Starring alongside Richard Chamberlain as love interest Jesse Huston was a pre-breakthrough Sharon Stone (when Kathleen Turner, who was much bigger at the time following the previous year’s Romancing the Stone, allegedly turned the part down), with support from Herbert Lom and John Rhys-Davies, poached directly from Raiders of the Lost Ark. Although King Solomon’s Mines is a fairly entertaining watch, it’s desperately silly and its desire to present bigger and better stunts than the Indiana Jones series leads to ridiculous scenes like Quartermain being dragged along over the sleepers by a speeding train – which would have broken every bone in his body! I don’t think that Steven Spielberg had any sleepless nights over this production.

Filmed back-to-back and released the following year, Allan Quartermain and the Lost City of Gold is even worse, despite directorial input from The Black Hole’s Gary Nelson. In typical Cannon Films style, the budget was less than a third that of its predecessor and despite acquiring the considerable acting talent of James Earl Jones (in a questionable role as a tribal chieftain), it’s got a distinctly straight-to-video feel about it. Cannon’s Menahem Golan was still considering a third instalment as late as 2011, but this never came to anything… probably for the best. Like a lot of Cannon Films’ output King Solomon’s Mines and Allan Quartermain and the Lost City of Gold lurked in copyright hell and were unseen for many years, but the former at least has recently turned up on some of the lesser-known digital channels.

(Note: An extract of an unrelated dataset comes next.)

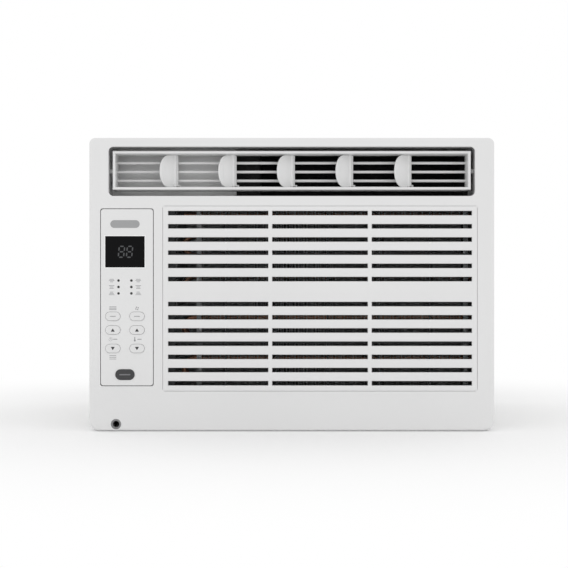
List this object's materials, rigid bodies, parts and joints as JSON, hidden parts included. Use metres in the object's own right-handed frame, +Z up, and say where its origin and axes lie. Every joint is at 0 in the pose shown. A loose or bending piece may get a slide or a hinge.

An unrelated TV mini-series starring Patrick Swayze was broadcast in 2004.

The ‘final’ Indiana Jones movie Indiana Jones and the Last Crusade was released in 1989 and the fervour for rip-offs moved on to other things. The 1986 movie Biggles, based on Captain W.E. Johns’ beloved series of pulp novels about a WWI flying ace, might have seemed a perfect fit for a British Indiana Jones, but Back to the Future had taken the box office by storm the previous year, so time travel elements were added and it became known in the States as Biggles: Adventures in Time. Although Steven Spielberg produced the grandiose Young Indiana Jones Chronicles for television in the early 90s, the public taste for this kind of swashbuckling adventure was waning and would not really come to achieve the same level of popularity again until the release of Pirates of the Caribbean: The Curse of the Black Pearl in 2003.

Director Joe Johnston has championed a version of the Republic Serials format since the King of the Rocket Men-inspired The Rocketeer in 1991, following it a sort of period jungle adventure in 1995’s Jumanji. In 2011, he helmed Captain America: The First Avenger for Marvel Studios and presented it as a WWII period piece, before the character was absorbed into the very 21st century Avengers franchise. Parry Jenkins’ 2017 Wonder Woman pulls off a similar stunt for the Warner Bros. DC Universe, before that similarly shifted forward to the present day. However, none of these can really be said to be Raiders of the Lost Ark cash-ins, as they come much later in the day and veer towards the modern superhero trend.

Indiana Jones returned (under Spielberg) in 2008 with Indiana Jones and the Kingdom of the Crystal Skull and (not under Spielberg) in 2023 with Indiana Jones and the Dial of Destiny, but whilst very watchable, both have problems. Unsurprisingly, the sub-genre of ‘swashbuckling pensioner’ has failed to set the box office alight and neither of the movies has spawned a host of imitators. The Raiders of the Lost Ark-style movie, although set in the 1940s, seems to be firmly entrenched in that 1980s world of queuing round the block for an ‘event’ movie, then having to wait 6 months to watch it again on VHS – or tuning in to watch a series on TV at a certain time, with no chance of seeing it again until the re-run if you missed it. It was fun while it lasted, but given that Raiders of the Lost Ark is now as old as the setting of Raiders of the Lost Ark was in 1981, we should probably let sleeping dogs lie.